Sugar Land Town Square will soon be home to a brand-new “experiential entertainment” attraction.
Department of Wonder, described as an “entertainment concept that combines interactive theater with emerging technologies to create an immersive fantasy of exploration and discovery,” is slated to open early next year at the 9,600-square-foot space recently vacated by Z Gallerie, at 2180 Lone Star Drive.
The new company has signed a 10-year lease with Sugar Land Town Square, said Department of Wonder President Kyle Clark.
The venue was initially slated to open earlier this year, but it was delayed due to the pandemic, Clark said.
The attraction will embed visitors in a developing story that they can influence as they roam through a number of unique spaces for one hour, where they interact with both a physical and digital reality.
“You’re given this special lantern, (which is a) way-finding device, and you’re charged with the goal of collecting light,” Clark said. “We will (have a) purpose for that; there’s a reason you need to collect light.”
He compared it to an escape room but without the need to solve puzzles to advance.
“But there is a real sense of discovery, and we like to say you're rewarded for being curious,” Clark said. “So, the more things you do and the more you engage with the environment, the more you get back, the more things you’ll find.”
For comparisons, he offered the immersive theater Sleep No More in New York as well as Meow Wolf, which originated in Santa Fe, New Mexico, and has locations in Las Vegas and Denver.
“It's this mix of film, games and immersive theater,” he said. “(It’s a) very, very new form of entertainment. This has not been done in many places.”
Clark said he formed Department of Wonder in Dallas earlier this year after working on the concept for about the past two years with business partners Brandon Oldenburg, Limbert Fabian, Taylor Williams and Rickey Crum.
It comes after a 25-year career in film and animation, including roles with Microsoft, Sony Pictures and George Lucas-founded Industrial Light & Magic.
Clark and others launched Flight School Studios in 2017, out of which they then conceived Department of Wonder.
Sugar Land Town Square made sense for their first venue, Clark said, because of its outdoor, walkable layout. But it ultimately came down to the support from the city; Houston-based Lionstone Investments, which owns Sugar Land Town Square; and Dallas-based Rebees, which manages the 32-acre town center.
“They were progressive enough to know that this kind of concept is important to real estate,” Clark said.
He estimates Department of Wonder will host 140,000 visitors a year. Ticket prices will be from $18 to $30, depending on day and time.
The space is currently being built out by Missouri City-based design-build company Studio M6, while Flight School Studios is developing the set and digital content in Dallas.

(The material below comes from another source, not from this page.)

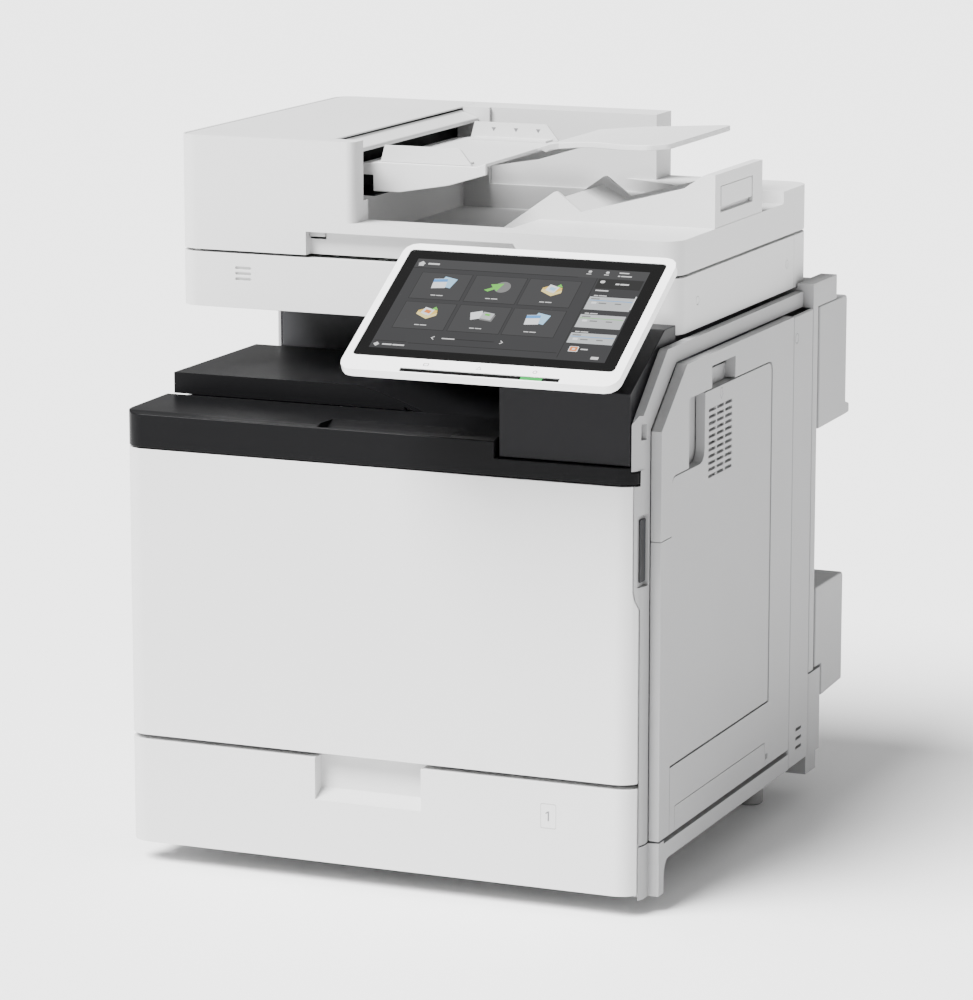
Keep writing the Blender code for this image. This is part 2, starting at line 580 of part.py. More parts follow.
def build_scanner(paint):
    """The flatbed housing, its glass, and the carriage under the glass."""
    (x0, x1), (y0, y1), (z0, z1) = SCAN_X, SCAN_Y, SCAN_Z
    body = box("scanner_housing", SCAN_X, SCAN_Y, SCAN_Z, paint["white"], round_z=CORNER, steps=5)
    wall, ledge = 0.008, 0.018
    seat = box("glass_seat", (x0 + wall, x1 - wall), (y0 + wall, y1 - wall), (z1 - 0.0035, z1 + 0.02),
               round_z=0.012)
    bay = box("scan_bay", (x0 + ledge, x1 - ledge), (y0 + ledge, y1 - ledge), (z0 + 0.006, z1 + 0.02))
    cut(body, seat, bay)
    box("platen_glass", (x0 + wall + GAP, x1 - wall - GAP), (y0 + wall + GAP, y1 - wall - GAP),
        (z1 - 0.0032, z1 - 0.0004), paint["glass"], round_z=0.012)
    join(body, rod("carriage_rail", "X", (0.0700, 0.5160), 0.0035, (x0 + 0.01, x1 - 0.01), None, 12))
    slide = pivot("carriage_slide", (x0 + 0.04, 0.0700, 0.5250))
    profile = [(y0 + 0.022, 0.5120), (0.0600, 0.5120), (0.0600, 0.5205), (0.0800, 0.5205), (0.0800, 0.5120),
               (y1 - 0.022, 0.5120), (y1 - 0.022, 0.5380), (y0 + 0.022, 0.5380)]
    prism("scan_carriage", profile, "X", (x0 + 0.024, x0 + 0.060), paint["charcoal"], parent=slide)
    for name, x in (("lid_hinge_left", (-0.1900, -0.1500)), ("lid_hinge_right", (0.1300, 0.1700))):
        block = [(SCAN_Y[1] + GAP, 0.5075), (0.2690, 0.5075), (0.2690, 0.5490, 0.006), (SCAN_Y[1] + GAP, 0.5490)]
        prism(name, block, "X", x, paint["grey"], 3)


def build_lid(paint):
    """The document feeder that is also the platen lid."""
    hinge = pivot("lid_hinge", LID_AXIS)
    (x0, x1), (y0, y1) = SCAN_X, SCAN_Y
    lid = box("feeder_base", SCAN_X, SCAN_Y, (LID_Z, EXIT_Z), paint["white"], origin=LID_AXIS, parent=hinge,
              round_z=CORNER, steps=5)
    split = -0.0765
    block = [(x0, y0, CORNER), (split, y0, 0.008), (split, y1), (x0, y1, CORNER)]
    join(lid, prism("feeder_block", block, "Z", (LID_Z + 0.005, HEIGHT), None, 5))
    join(lid, box("rear_hump", (split - 0.01, 0.0950), (0.2123, y1), (LID_Z + 0.005, HEIGHT)))
    hump_low = [
        (0.0634, 0.2123), (0.1200, 0.1860), (0.1320, 0.1745), (x1, 0.1745), (x1, y1, CORNER), (0.0634, y1),
    ]
    join(lid, prism("rear_step", hump_low, "Z", (LID_Z + 0.005, 0.5985), None, 5))
    cover_seat = box("cover_seat", (x0 + 0.003, -0.1045), (y0 + 0.0035, y1 - 0.0035), (BLOCK_Z + 0.001, 0.7),
                     round_z=0.012)
    bay = box("feeder_bay", (x0 + 0.008, -0.1100), (y0 + 0.008, y1 - 0.008), (0.5720, 0.7))
    mouth = box("feeder_mouth", (-0.1200, -0.0600), (-0.0880, 0.2080), (0.6060, 0.7))
    hollow = [(-0.1040, 0.5640), (0.0000, 0.5640), (0.0700, 0.5880), (0.0700, 0.6100), (-0.1040, 0.6100)]
    pocket = prism("exit_pocket", hollow, "Y", (-0.0780, 0.2080))
    grip = prism("lid_grip", [(-0.1245, 0.5400), (0.0900, 0.5400), (0.0900, 0.5600), (0.0800, 0.5775),
                              (-0.1245, 0.5775)], "Y", (-0.1300, -0.0990))
    cut(lid, cover_seat, bay, mouth, pocket, grip)
    pad = box("platen_pad", (x0 + 0.020, x1 - 0.020), (y0 + 0.030, y1 - 0.020), (SCAN_Z[1] + GAP, LID_Z - GAP),
              paint["white"], parent=hinge)
    edge_round(pad, 0.0003, 1, 60)
    build_feeder_cover(paint, hinge)
    build_ramp(paint, hinge, lid)
    build_input(paint, hinge)


def build_feeder_cover(paint, lid):
    """The lid over the feeding rollers, hinged at the left, and the feed roller under it."""
    hinge = pivot("feeder_cover_hinge", FEEDER_AXIS, lid)
    x, y = (SCAN_X[0] + 0.0035, -0.1050), (SCAN_Y[0] + 0.0040, SCAN_Y[1] - 0.0040)
    cover = box("feeder_cover", x, y, (0.6495, HEIGHT), paint["white"], origin=FEEDER_AXIS, parent=hinge,
                round_z=0.012)
    lip = [(-0.1300, HEIGHT), (-0.1180, HEIGHT), (-0.0870, 0.6510), (-0.0870, 0.6470), (-0.1080, 0.6500),
           (-0.1300, 0.6500)]
    join(cover, prism("feeder_lip", lip, "Y", (-0.0870, 0.2070)))
    place = (-0.1350, 0.6320)
    turn = pivot("feed_roller_axis", (place[0], 0.0350, place[1]), lid)
    roller = rod("feed_roller", "Y", place, 0.0120, (0.0050, 0.0650), paint["rubber"], 24, parent=turn)
    join(roller, rod("feed_shaft", "Y", place, 0.0030, (SCAN_Y[0] + 0.0090, SCAN_Y[1] - 0.0090), None, 12))


def build_ramp(paint, hinge, lid):
    """The ribbed ramp that scanned sheets land on, and the flap that stops them."""
    top = [
        (0.0300, 0.5700), (0.0300, 0.5770), (0.0825, 0.6140, 0.004), (0.1075, 0.5955), (0.2065, 0.6220),
        (0.2265, 0.6355, 0.006), (0.2366, 0.6355), (0.2366, 0.5700),
    ]
    join(lid, prism("exit_ramp", top, "Y", (-0.0140, 0.1140), None, 3))
    between = [
        (0.0250, 0.5740), (0.0800, 0.6050), (0.1060, 0.5920), (0.2050, 0.6185), (0.2150, 0.6300),
        (0.1400, 0.6300), (0.0250, 0.6300),
    ]
    cut(lid, prism("ramp_between", between, "Y", (-0.0100, 0.1100)))
    cut(lid, box("flap_seat", (0.2322, 0.2500), (0.0005, 0.0875), (0.6000, 0.6240)))
    flap = [(0.0030, 0.6050), (0.0850, 0.6050), (0.0850, 0.6235), (0.0030, 0.6235)]
    prism("stop_flap", flap, "X", (0.2336, 0.2366), paint["white"], origin=STOP_AXIS,
          parent=pivot("stop_hinge", STOP_AXIS, hinge))


def build_input(paint, lid):
    """The sheet tray on top of the feeder and its two sliding guides."""
    hinge = pivot("input_tray_hinge", INPUT_AXIS, lid)
    profile = [
        (-0.0975, 0.6250), (-0.0975, 0.6350), (-0.0780, 0.6370), (0.0200, 0.6370), (0.0550, 0.6500),
        (0.1000, 0.6545), (0.1880, 0.6600), (0.1880, 0.6550), (0.1000, 0.6490), (0.0550, 0.6440),
        (0.0330, 0.6310), (-0.0080, 0.6185), (-0.0570, 0.6100), (-0.0830, 0.6100), (-0.0830, 0.6250),
    ]
    tray = prism("input_tray", profile, "Y", (-0.0520, 0.1675), paint["white"], origin=INPUT_AXIS, parent=hinge)
    plan = [
        (-0.2000, -0.0520), (0.0290, -0.0520), (0.0330, 0.0000), (0.0450, 0.0330), (0.0620, 0.0440),
        (0.0800, 0.0430), (0.1100, 0.0250), (0.1400, 0.0020), (0.1680, -0.0100, 0.012), (0.1880, 0.0030, 0.010),
        (0.1880, 0.1675, 0.008), (-0.2000, 0.1675),
    ]
    boolean(tray, prism("tray_plan", plan, "Z", (0.5900, 0.6800), None, 3), "INTERSECT")
    under = [
        (-0.0770, 0.6000), (-0.0770, 0.6340), (0.0190, 0.6340), (0.0480, 0.6445), (0.0560, 0.6380),
        (0.0200, 0.6000),
    ]
    cut(tray, prism("tray_under", under, "Y", (-0.0480, 0.1660)))
    tall = 0.6525
    foot = 0.6373
    for name, y, side in (("guide_front", -0.0490, 1), ("guide_rear", 0.1645, -1)):
        wall = sorted((y, y + 0.0025 * side))
        outline = [(-0.0765, foot), (0.0140, foot), (0.0120, 0.6400), (0.0020, tall, 0.006), (-0.0725, tall)]
        guide = prism(name, outline, "Y", wall, paint["white"], 3, parent=hinge)
        base = sorted((y + 0.0012 * side, y + 0.020 * side))
        join(guide, box(f"{name}_base", (-0.0700, 0.0080), base, (foot - 0.0002, foot + 0.0015)))


def build_panel(paint):
    """The tilting control panel: white frame, touch glass, and the housing behind it."""
    hinge = pivot("panel_tilt", PANEL_AXIS)
    face = bpy.data.objects.new("panel_face", None)
    bpy.context.scene.collection.objects.link(face)
    face.parent = hinge
    face.location = Vector(PANEL_ORIGIN) - Vector(PANEL_AXIS)
    face.rotation_euler.x = PANEL_TILT
    frame = panel_box("panel_frame", (-0.0180, 0.2390), (-0.0310, 0.1455), (-0.0080, 0.0), paint["white"], face,
                      0.012)
    cut(frame, panel_box("glass_pocket", (-0.0110, 0.2308), (-0.0115, 0.1370), (-0.0030, 0.02), None, face,
                         0.004))
    cut(frame, panel_box("light_slot", (0.0400, 0.1870), (-0.0296, -0.0246), (-0.0025, 0.02), None, face, 0.0))
    panel_box("touch_glass", (-0.0107, 0.2305), (-0.0112, 0.1367), (-0.0027, -0.0004), paint["glass"], face,
              0.004)
    back = panel_box("panel_housing", (0.0050, 0.2200), (0.0100, 0.1300), (-0.0220, -0.0083), paint["charcoal"],
                     face, 0.010)
    for name, x in (("panel_lug_left", (0.1030, 0.1150)), ("panel_lug_right", (0.1790, 0.1910))):
        join(back, panel_box(name, x, (0.0960, 0.1220), (-0.0430, -0.0150), None, face, 0.0))


def panel_box(name, x, y, z, finish, face, corner):
    """A block in the panel's own tilted frame."""
    corners = [(x[0], y[0], corner), (x[1], y[0], corner), (x[1], y[1], corner), (x[0], y[1], corner)]
    obj = from_bmesh(name, prism_mesh(corners, "Z", z, 3), finish)
    obj.parent = face
    return obj


def centre_on_origin():
    """Moves everything so that the bounding box, panel included, stands centred over the origin."""
    for obj in bpy.context.scene.objects:
        if obj.parent is None:
            obj.location.x -= PANEL_OVERHANG / 2


def main():
    clear_scene()
    paint = finishes()
    build_base(paint)
    build_covers(paint)
    build_front(paint)
    build_cassette(paint)
    build_engine(paint)
    build_door(paint)
    build_scanner(paint)
    build_lid(paint)
    build_panel(paint)
    centre_on_origin()


main()
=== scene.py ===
"""Looks for a desktop colour photocopier: covers, screen, finishes, light and camera."""

from __future__ import annotations

import json
import logging
import math
from dataclasses import dataclass, field
from enum import Enum
from typing import Iterable, Sequence

import bpy
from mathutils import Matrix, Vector


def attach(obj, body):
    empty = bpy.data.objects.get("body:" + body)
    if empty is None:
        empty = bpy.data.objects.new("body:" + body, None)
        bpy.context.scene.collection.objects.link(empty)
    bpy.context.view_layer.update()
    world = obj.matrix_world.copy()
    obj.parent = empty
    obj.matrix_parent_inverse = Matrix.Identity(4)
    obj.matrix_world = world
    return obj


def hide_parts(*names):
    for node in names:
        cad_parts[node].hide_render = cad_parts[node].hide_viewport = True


Point = Sequence[float]
Piece = bpy.types.Object

LOG = logging.getLogger("photocopier")
MM = 0.001
SHARP = math.radians(35)
SAME_POINT = 0.00001
FLAT = math.radians(0.6)
FACE_WEIGHT = 80
LINE = 0.0007
SCANNER_HEIGHTS = (0.5000, 0.5560)


class Axis(Enum):
    """The direction that an outline is pushed along."""

    X = 0
    Y = 1
    Z = 2


# ---------------------------------------------------------------- shader graphs


class Socket:
    """An output socket whose arithmetic adds Math nodes."""

    def __init__(self, graph: "Graph", link: bpy.types.NodeSocket) -> None:
        """Wraps a socket.

        Args:
            graph: The graph that the socket is in.
            link: The output socket.
        """
        self.graph = graph
        self.link = link

    def _maths(self, operation: str, left: object, right: object) -> "Socket":
        """Adds one Math node.

        Args:
            operation: The Math node's operation.
            left: The first value or socket.
            right: The second value or socket.

        Returns:
            The node's result.
        """
        return self.graph.node("ShaderNodeMath", {"operation": operation}, {0: left, 1: right})

    def __add__(self, other: object) -> "Socket":
        """self + other"""
        return self._maths("ADD", self, other)

    def __radd__(self, other: object) -> "Socket":
        """other + self"""
        return self._maths("ADD", other, self)

    def __sub__(self, other: object) -> "Socket":
        """self - other"""
        return self._maths("SUBTRACT", self, other)

    def __rsub__(self, other: object) -> "Socket":
        """other - self"""
        return self._maths("SUBTRACT", other, self)

    def __mul__(self, other: object) -> "Socket":
        """self * other"""
        return self._maths("MULTIPLY", self, other)

    def __rmul__(self, other: object) -> "Socket":
        """other * self"""
        return self._maths("MULTIPLY", other, self)

    def __truediv__(self, other: object) -> "Socket":
        """self / other"""
        return self._maths("DIVIDE", self, other)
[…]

Last year, Flight School held a temporary mixed-reality installation called “Santa’s Magi-Sphere” at the Town Square, which returned this year as part of Santa’s Sugar Land and runs through Dec. 23.
Houston-based Lionstone Investments and Rebees are currently remodeling Sugar Land Town Square to include new landscaping, branding and signage, re-faced tenant storefronts, event programming, food and beverage, retail and entertainment merchants, and implementation of new technology.
The redesign is intended to cater to local entrepreneurs and original dining and retail concepts.
Clark said Department of Wonder is also planning a second location — though he declined to say where — for which he hopes construction will start in the spring.
The plan is to open more venues throughout the United States over the next four or five years, he said.